The dynamics of extrusion tectonics: Insights from numerical modeling

Abstract

To elucidate the dynamics of extrusion tectonics, I investigate the relation between subduction processes and intraplate deformation. Three-dimensional numerical models of subducting upper plate systems show that subduction of a heterogeneous buoyancy slab, that is, hosting continental and oceanic lithosphere, causes the retreat of the oceanic trench and the localization of deformation in the back arc. Similar trench evolution is found when the subducting slab partially detaches from the impinging continent; however, deformation in the upper plate interiors widens, with indentation, plastic yielding and rotation of a large block extruding laterally toward the retreating margin. Indentation stresses are consequence of the partial slab breakoff at depth and vanish when the detached slablet reaches the mantle transition zone, resulting in transient extrusion tectonics.

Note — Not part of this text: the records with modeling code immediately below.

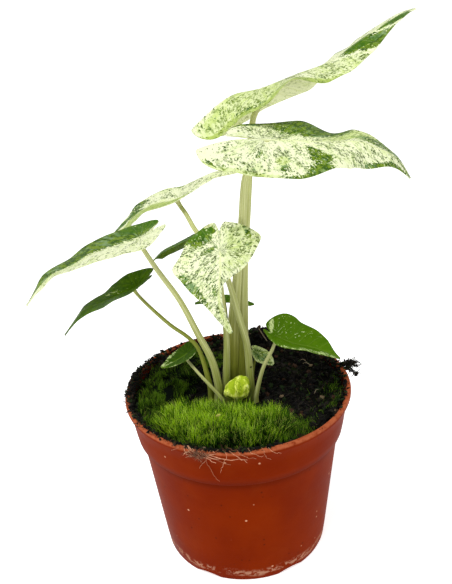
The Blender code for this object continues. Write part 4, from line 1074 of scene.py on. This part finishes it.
def heap_of(name, places, seed, material):
    """One mesh of many crumbs. Each place is a point and a size."""
    rng = np.random.default_rng(seed)
    points, faces, info, base = [], [], [], 0
    for place, size in places:
        shape, shape_faces = crumb_shapes[rng.integers(0, 4) if size > 0.0007 else rng.integers(4, 10)]
        turn = Matrix.Rotation(rng.uniform(0, 6.28), 3, "Z") @ Matrix.Rotation(rng.uniform(0, 6.28), 3, "X")
        points.append(shape @ np.array(turn).T * size + np.array(place))
        info.append(np.tile((rng.uniform(), rng.uniform(), 0.0), (len(shape), 1)))
        faces += [[i + base for i in face] for face in shape_faces]
        base += len(shape)
    return linked(meshed(name, np.concatenate(points).tolist(), faces, "crumb", np.concatenate(info),
                         material))


def peat_crumbs():
    """Black crumbs; a few are brown bark, green with moss, or pale."""
    p = Paint("peat_crumbs", Specular_IOR_Level=0.12)
    tone, kind, _ = p.split(p.mark("crumb"))
    fine = p.cloud(p.place(), 2600.0, 3.0, 0.6)
    colour = p.coats(
        (0.001, 0.0009, 0.0007),
        ((0.014, 0.011, 0.0075), p.rise(tone, 0.45, 0.98)),
        ((0.06, 0.026, 0.013), p.rise(kind, 0.92, 0.93) * 0.7),
        ((0.016, 0.036, 0.006), (1.0 - p.rise(kind, 0.16, 0.18)) * 0.7),
        ((0.22, 0.16, 0.09), p.rise(kind, 0.994, 0.995) * 0.8),
        ((0.06, 0.052, 0.04), p.rise(fine, 0.62, 0.72) * 0.45))
    return p.finish(colour, p.rise(fine, 0.3, 0.7, 0.45, 0.85), fine, 0.0003)


def jitter(*spreads):
    """Random vector; each spread is the mean and the deviation of one coordinate."""
    return Vector([rng.gauss(mean, spread) for mean, spread in spreads])


black_crumb = peat_crumbs()
rng = random.Random(11)
places = []
while len(places) < 3600:
    x, y = polar(0.0412 * sqrt(rng.random()), rng.uniform(0, 2 * pi))
    near_crown = hypot(x - CROWN[0], y - CROWN[1]) < 0.0118
    thin = rng.random() < (0.25 if x + y < -0.006 else 1.0)
    if not near_crown and thin:
        size = 0.00022 + 0.001 * rng.random() ** 5
        places.append(((x, y, ground(x, y) + size * rng.uniform(-0.1, 0.55)), size))
for k in range(260):
    turn, r = rng.uniform(0, 2 * pi), rng.uniform(0.0085, 0.0125)
    x, y = polar(r, turn)
    size = 0.00025 + 0.0006 * rng.random() ** 3
    places.append(((CROWN[0] + x, CROWN[1] + y, SOIL_TOP + size * 0.5), size))
dressed(heap_of("soil_crumbs", places, 2, black_crumb), "soil")

# Spilled on the rim, in stretches: the middle and width in degrees, how many, and how far out in
# millimetres.
places = []
for middle, spread, count, reach in (
        (172, 26, 620, 42.4), (205, 20, 420, 42.4), (140, 18, 300, 42.4), (262, 30, 520, 42.4),
        (24, 24, 420, 42.4), (100, 30, 420, 42.4), (60, 40, 420, 42.4), (-15, 30, 200, 42.4),
        (249, 7, 150, 43.4), (267, 14, 260, 43.2), (228, 24, 90, 43.6), (163, 24, 420, 43.8)):
    for k in range(count):
        turn = radians(rng.gauss(middle, spread / 2))
        r = min(0.0446, rng.gauss(reach * 0.001, 0.0008))
        size = 0.00014 + 0.0005 * rng.random() ** 4
        top = RIM_TOP if r > 0.043 else RIM_TOP - 0.0004 - 2.2 * max(0.0, 0.043 - r) * rng.random()
        places.append(((*polar(r, turn), top + size * rng.uniform(0.0, 1.3)), size))
dressed(heap_of("rim_crumbs", places, 6, black_crumb), "soil")

# Clump of bark and roots on the right of the rim, along four twigs.
places = []
twigs = [[Vector(p) * 0.001 for p in path] for path in (
    ((42.6, 10.6, 71.0), (44.4, 9.8, 72.0), (46.6, 9.2, 72.2), (48.0, 8.6, 71.6), (49.3, 8.2, 71.2)),
    ((44.6, 9.8, 71.8), (46.0, 9.0, 73.0), (47.0, 8.8, 74.2)),
    ((46.2, 9.2, 72.2), (47.8, 8.6, 73.2), (48.8, 8.4, 73.4)),
    ((43.6, 9.6, 71.2), (45.2, 8.0, 70.6), (46.8, 7.2, 70.2), (48.2, 6.8, 69.2), (49.0, 6.6, 68.6)))]
for k in range(420):
    twig = twigs[k % 4]
    t = rng.random() ** 1.3
    size = (0.00018 + 0.00055 * rng.random() ** 3) * (1 - 0.35 * t)
    spread = (0, 0.00065 * (1 - 0.6 * t))
    places.append((through(twig, t * (len(twig) - 1)) + jitter(spread, spread, spread), size))
dressed(heap_of("bark_clump", places, 9, black_crumb), "soil")

# Roots and fibres.
# Fine pale roots that have grown over the front of the rim and hang down the collar, dark fibres in
# the soil and the clump, and one dead straw that leans on the heap.
def strands(name, paths, material):
    """Thin round strands as one object; each path is its points and its radius."""
    points, faces, info = [], [], []
    for path, radius in paths:
        tone = noise.noise(path[0] * 3000) * 0.5 + 0.5
        first, last = len(points), len(path) - 1
        for k, place in enumerate(path):
            along = (path[min(k + 1, last)] - path[max(k - 1, 0)]).normalized()
            side = along.cross(Vector((0.31, 0.22, 0.93))).normalized()
            other = along.cross(side)
            taper = radius * (0.45 + 0.55 * sin(pi * (0.12 + 0.76 * k / last)))
            for j in range(5):
                turn = 2 * pi * j / 5
                points.append(place + (side * cos(turn) + other * sin(turn)) * taper)
                info.append((tone, 0.0, 0.0))
        for k in range(last):
            for j in range(5):
                a, b = first + 5 * k + j, first + 5 * k + (j + 1) % 5
                faces.append((a, b, b + 5, a + 5))
        faces.append([first + j for j in reversed(range(5))])
        faces.append([len(points) - 5 + j for j in range(5)])
    mesh = meshed(name, points, faces, "fibre", info, material)
    bm = bmesh.new()
    bm.from_mesh(mesh)
    bmesh.ops.recalc_face_normals(bm, faces=bm.faces)
    bm.to_mesh(mesh)
    bm.free()
    obj = linked(mesh)
    smooth_shade(obj, 80)
    return obj


def root_paint(name, pale, dark):
    """Dull skin of roots, fibres or straw, some strands darker than others."""
    p = Paint(name, Specular_IOR_Level=0.25)
    tone = p.split(p.mark("fibre"))[0]
    bark = p.cloud(p.place(), 1500.0, 2.0)
    return p.finish(p.mix(pale, dark, p.rise(tone + (bark - 0.5) * 0.7, 0.3, 0.8)),
                    p.rise(bark, 0.3, 0.7, 0.5, 0.8))


def collar_radius(z):
    """Outside radius of the pot's collar and wall at a height."""
    if z > 0.0685:
        return RIM
    if z > LEDGE_TOP:
        return LEDGE + (z - LEDGE_TOP) / (0.0678 - LEDGE_TOP) * (RIM - 0.0014 - LEDGE)
    return BASE + (z - 0.001) * 0.1265


def hanging(turn, drop, drift, wander, seed):
    """Root from the moss over the rim and down the collar; angles in degrees, lengths in millimetres."""
    own = random.Random(seed)
    over = [(0.0418, 0.0696), (0.0432, 0.0712), (0.0446, 0.07135), (0.04525, 0.0708)]
    slant = own.uniform(-6, 3)
    points = [(turn + slant * share, r, z) for share, (r, z) in zip((1.0, 0.7, 0.25, -0.05), over)]
    z, angle, lift = 0.0708, turn + 0.2, 0.0003
    while z > 0.0708 - drop * 0.001:
        z -= 0.0007
        angle += drift * 0.7 / drop + own.gauss(0, wander)
        lift = min(0.0012, max(0.00015, lift + own.gauss(0, 0.00018)))
        points.append((angle, max(collar_radius(z), 0.0437 if z > 0.066 else 0.0) + lift, z))
    return [Vector((*polar(r, radians(angle)), z)) for angle, r, z in points]


# Each root over the rim: where it is, how far it hangs and drifts, how much it wanders, and its radius.
pale_root = root_paint("pale_root", (0.74, 0.38, 0.22), (0.3, 0.09, 0.035))
over_rim = []
for turn, drop, drift, wander, radius in (
        (247, 4.5, 9, 0.5, 0.16), (249, 5.5, 14, 0.5, 0.17), (246, 3.5, -4, 0.6, 0.13),
        (250, 4.0, -7, 0.5, 0.14), (252, 13.5, 3, 0.35, 0.11), (255, 8.5, -5, 0.4, 0.09),
        (263, 9.0, -5, 0.3, 0.07), (266, 4.0, 6, 0.5, 0.12), (269, 3.5, 8, 0.5, 0.12),
        (280, 4.5, 1, 0.4, 0.1), (283, 3.0, 7, 0.5, 0.08), (243, 3.0, 2, 0.5, 0.11),
        (258, 3.0, -12, 0.7, 0.12), (245, 5.0, 5, 0.6, 0.08), (251, 3.0, 16, 0.5, 0.15),
        (240, 2.2, -3, 0.6, 0.09), (274, 2.4, 5, 0.5, 0.09), (248, 2.5, 12, 0.8, 0.13)):
    over_rim.append((hanging(turn, drop, drift, wander, len(over_rim) + 1), radius * 0.001))
dressed(strands("rim_roots", over_rim, pale_root), "soil")

# Brown mat of finer roots on the outside of the lip, and a few at its inner edge.
brown_root = root_paint("brown_root", (0.17, 0.07, 0.03), (0.04, 0.014, 0.007))
rng = random.Random(21)
mat = []
for k in range(90):
    inner = k >= 60
    turn = radians(rng.gauss(267, 3.0) if inner else rng.gauss(249, 2.6))
    r, z = (0.0438, 0.0713) if inner else (0.0456, 0.0698 + rng.gauss(0, 0.0007))
    place, step = Vector((*polar(r, turn), z)), Vector((rng.gauss(0, 1), 0.0, rng.gauss(0, 0.6)))
    points = [place]
    for j in range(7):
        step = (step + Vector((rng.gauss(0, 0.5), 0.0, rng.gauss(0, 0.5)))).normalized()
        place = place + step * 0.00042
        away = hypot(place.x, place.y)
        place.x, place.y = place.x * r / away, place.y * r / away - rng.uniform(0, 0.0002)
        if inner:
            place.z = max(place.z, 0.0713)
        points.append(place)
    mat.append((points, rng.uniform(0.00005, 0.0001)))
dressed(strands("root_mat", mat, brown_root), "soil")


def lying(x, y, reach, lift, bend):
    """Fibre that lies on the soil in a loose arc and rises a little in the middle."""
    turn = rng.uniform(0, 2 * pi)
    points = []
    for k in range(9):
        rise = lift * sin(pi * k / 8) * rng.uniform(0.7, 1.1)
        points.append(Vector((x, y, ground(x, y) + 0.0002 + rise)))
        turn += rng.gauss(bend, 0.25)
        x, y = x + cos(turn) * reach / 8, y + sin(turn) * reach / 8
        if hypot(x, y) > 0.0408:
            x, y = x * 0.97, y * 0.97
    return points


def straying(start, step, sways, stride):
    """Short fibre that starts in the direction of a step and strays from it."""
    points = [start]
    for _ in range(6):
        step += jitter(*sways)
        points.append(points[-1] + step.normalized() * stride)
    return points


dark_fibre = root_paint("dark_fibre", (0.034, 0.026, 0.018), (0.004, 0.003, 0.002))
threads = []
while len(threads) < 150:
    x, y = polar(0.04 * sqrt(rng.random()), rng.uniform(0, 2 * pi))
    if x + y > -0.012 and hypot(x - CROWN[0], y - CROWN[1]) > 0.012:
        path = lying(x, y, rng.uniform(0.003, 0.01), rng.uniform(0.0, 0.0016), rng.uniform(-0.3, 0.3))
        threads.append((path, rng.uniform(0.00005, 0.00012)))
for k in range(70):
    twig = twigs[k % 4]
    start = through(twig, rng.random() * (len(twig) - 1))
    path = straying(start, jitter((0.5, 0.7), (0, 0.7), (0.35, 0.5)),
                    ((0, 0.35), (0, 0.35), (-0.08, 0.3)), 0.00045)
    threads.append((path, rng.uniform(0.00008, 0.00018)))
for k in range(80):
    turn = radians(rng.gauss(188, 17))
    start = Vector((*polar(rng.gauss(0.0437, 0.0006), turn), RIM_TOP + 0.0002))
    path = straying(start, jitter((-0.2, 0.6), (0, 0.7), (0.4, 0.5)),
                    ((0, 0.3), (0, 0.3), (-0.1, 0.2)), 0.0004)
    threads.append((path, rng.uniform(0.00006, 0.00014)))
dressed(strands("soil_fibres", threads, dark_fibre), "soil")

# The straw that leans on the heap is the first; three short ones lie near the right of the rim.
dry_straw = root_paint("dry_straw", (0.3, 0.24, 0.15), (0.12, 0.085, 0.05))
leaning = [Vector(p) * 0.001 for p in ((10.6, 31.0, 79.6), (11.6, 30.4, 77.8), (12.8, 29.9, 75.6),
                                       (14.2, 29.4, 73.2), (15.6, 29.0, 70.4), (16.2, 28.8, 68.2))]
straws = [([through(leaning, k / 4) for k in range(21)], 0.00028)]
for x, y, z, turn, reach in ((31.1, 14.5, 69.0, 2.5, 4.0), (27.0, 19.0, 69.4, -0.6, 3.0),
                             (30.0, -6.0, 68.6, 0.9, 3.2)):
    path = [Vector((x + reach * f * cos(turn), y + reach * f * sin(turn), z + 0.9 * sin(pi * f))) * 0.001
            for f in (0, 0.2, 0.4, 0.6, 0.8, 1)]
    straws.append((path, 0.00016))
dressed(strands("dead_straw", straws, dry_straw), "soil")

# Seed.
# One pale tan seed that lies in the moss tuft, pointed at both ends.
seed = fresh("seed", bpy.ops.mesh.primitive_uv_sphere_add, segments=24, ring_count=16, radius=1.0)
for v in seed.data.vertices:
    x, y, z = v.co
    plump = (1 - abs(x) ** 2.5) ** 0.25 if abs(x) < 1 else 0.0
    plump *= 1 + 0.12 * noise.noise(v.co * 3)
    v.co = Vector((-0.008 + x * 0.00105, -0.0233 + y * plump * 0.00062 + x * 0.0003,
                   0.0729 + z * plump * 0.00052 + 0.0002 * x))
smooth_shade(seed, 80)
husk = Paint("seed_husk", Specular_IOR_Level=0.3)
lines = husk.cloud(husk.place((1.0, 3.0, 3.0)), 900.0, 2.0)
seed.data.materials.append(husk.finish(
    husk.mix((0.42, 0.33, 0.07), (0.64, 0.56, 0.2), husk.rise(lines, 0.35, 0.65)),
    husk.rise(lines, 0.3, 0.7, 0.4, 0.6), lines, 0.0002))
dressed(seed, "moss_tuft")
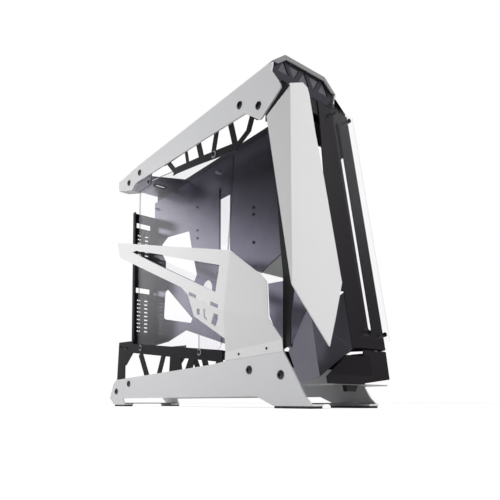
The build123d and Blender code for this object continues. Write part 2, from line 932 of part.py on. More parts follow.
def between(start, end, share):
    return tuple(Vector(*start) + (Vector(*end) - Vector(*start)) * share)


skirt_front = between(fold_middle, flange_rear, 0.66)
relief_drop = 7.0
reliefs = ((0.03, 0.25), (0.66, 0.86))
skirt_plane = facet_plane([fold_middle, relief_rear, skirt_rear, skirt_front])
skirt_cutouts = [
    [(96.4, 19.5), (110, 22.8), (115.9, 36.9), (102.1, 33.5)],
    [(74, 14.5), (79, 14.5), (86.5, 34), (75, 38.5), (73, 35), (80.5, 31.5)],
    [(39.3, 14.5), (24.3, 13.3), (28.9, 24.4), (44.7, 42.5), (60.7, 40.4)],
]

with BuildPart() as side_cover:
    facet([fold_top, fold_middle, relief_rear, blade_heel, blade_tip_foot, blade_tip_top], cover_sheet)
    facet([fold_middle, fold_top, front_high, front_step, ridge_front], cover_sheet)
    facet([fold_middle, ridge_front, flange_front, flange_rear], cover_sheet)
    facet([fold_middle, relief_rear, skirt_rear, skirt_front], -cover_sheet)
    cover_flange = [(-135, 105.5), (-133, 88), (-295, 93), (-293, 115.5)]
    flat(Plane.YZ.offset(body_left), cover_flange, -cover_sheet)
    facet(window_corners, 3 * cover_sheet, Mode.SUBTRACT, True)
    for cutout in skirt_cutouts:
        flat(skirt_plane, cutout, -2 * cover_sheet, Mode.SUBTRACT)
    for start, end in reliefs:
        corner = between(relief_rear, fold_middle, start)
        other = between(relief_rear, fold_middle, end)
        rise = (0, 0, relief_drop)
        facet(
            [corner, other, tuple(Vector(*other) + Vector(*rise)), tuple(Vector(*corner) + Vector(*rise))],
            3 * cover_sheet, Mode.SUBTRACT, True,
        )

# Chin: the folded skirt under the leaning front
chin_sheet = 2.0
chin_fold_top = (body_left + 30, -330, 147)
chin_fold_foot = (body_left + 20, -357, 50)
chin_left_top = (inner_left, -304, 93)
chin_left_foot = (inner_left, -328, 42)
chin_peak = (body_left + 28, -321, 160)
chin_right_foot = tuple(on_front(body_left + 72, -15, 1))
chin_right_top = tuple(on_front(body_left + 91, 74, 1))
valley_top = between(chin_right_top, chin_fold_top, 1.01)
valley_foot = between(chin_right_top, chin_right_foot, 1.04)
chin_plate_top = -15.0
chin_plate_foot = -63.0
chin_floor = 37.0
with BuildPart() as chin_skirt:
    facet([chin_left_top, chin_left_foot, chin_fold_foot, chin_fold_top, chin_peak], -chin_sheet)
    facet([chin_fold_top, chin_fold_foot, chin_right_foot], -chin_sheet)
    facet([valley_top, valley_foot, chin_right_top], -chin_sheet)
    lap = [(-304, 93), (-328, 42), (-314, 42), (-296, 84)]
    flat(Plane.YZ.offset(inner_left), lap, chin_sheet)

chin_stand = 4.0
with BuildPart() as chin_plate:
    plate = [
        (body_left + 100, chin_plate_top),
        (bracket_right, chin_plate_top),
        (bracket_right - 2, chin_plate_foot),
        (body_left + 90, chin_plate_foot - 8),
        (body_left + 60, chin_plate_foot - 8),
        (body_left + 60, chin_plate_top - 13),
        (body_left + 98, chin_plate_top - 13),
    ]
    flat(front_plane, plate, -chin_sheet)
    cheek = [(-385, 50), (-376.5, 96), (-304, 96), (-299, 70), (-324, 44)]
    flat(Plane.YZ.offset(frame_right), cheek, frame_sheet)

with BuildPart() as chin_base:
    base = [
        (inner_left, -326),
        (inner_left, -330),
        (body_left + 20, -359),
        (body_left + 24, -383),
        (frame_right, -383),
        (inner_right, -370),
        (inner_right, -326),
    ]
    flat(Plane.XY.offset(chin_floor), base, chin_sheet)

# Nose of the chin: a shallow box with a slanted flank and a chamfered underside
nose_plane = Plane(origin=on_front(body_left + 108, 0), x_dir=front_plane.z_dir, z_dir=(-1, 0, 0))
with BuildPart() as chin_nose:
    nose = [(0, -27), (chin_stand, -27), (chin_stand, -60), (0, -73)]
    flat(nose_plane, nose, 105)
    flat(
        front_plane,
        [(body_left + 3, -27), (body_left + 54, -27), (body_left + 3, -62)],
        chin_stand, Mode.SUBTRACT,
    )
    flat(
        front_plane,
        [(body_left + 108, -59), (body_left + 108, -74), (body_left + 87, -74)],
        chin_stand, Mode.SUBTRACT,
    )

with BuildPart() as chin_latch:
    latch = [
        (body_left + 55, chin_floor - 10),
        (body_left + 75, chin_floor - 10),
        (body_left + 80, chin_floor),
        (body_left + 52, chin_floor),
    ]
    flat(Plane.XZ.offset(374), latch, 8)

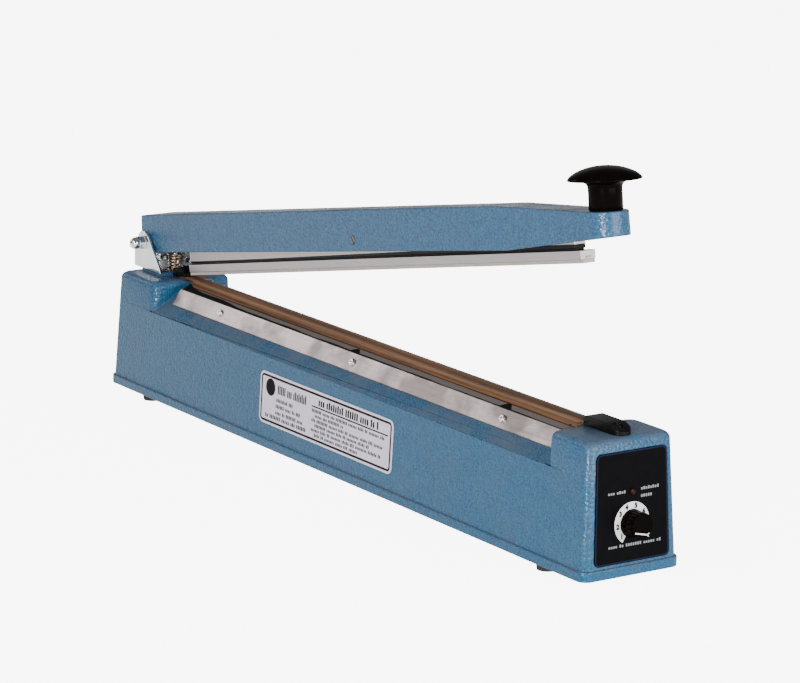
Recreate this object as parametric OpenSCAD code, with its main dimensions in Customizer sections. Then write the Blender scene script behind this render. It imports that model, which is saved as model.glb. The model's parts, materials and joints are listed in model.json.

The distance to which indentation deformation propagates depends on the ability of subducting lithosphere to propagate stress laterally and is linear with the lithospheric strength. While in the stretching back arc the plate deformation and the underlying mantle flow are coupled, they are uncoupled in the extrusion tectonics, where mostly stresses propagated through the margin drive rotations. The potential role of these diverse subduction processes in the eastern Mediterranean is discussed, suggesting that different mechanisms likely drive the tectonics of this area.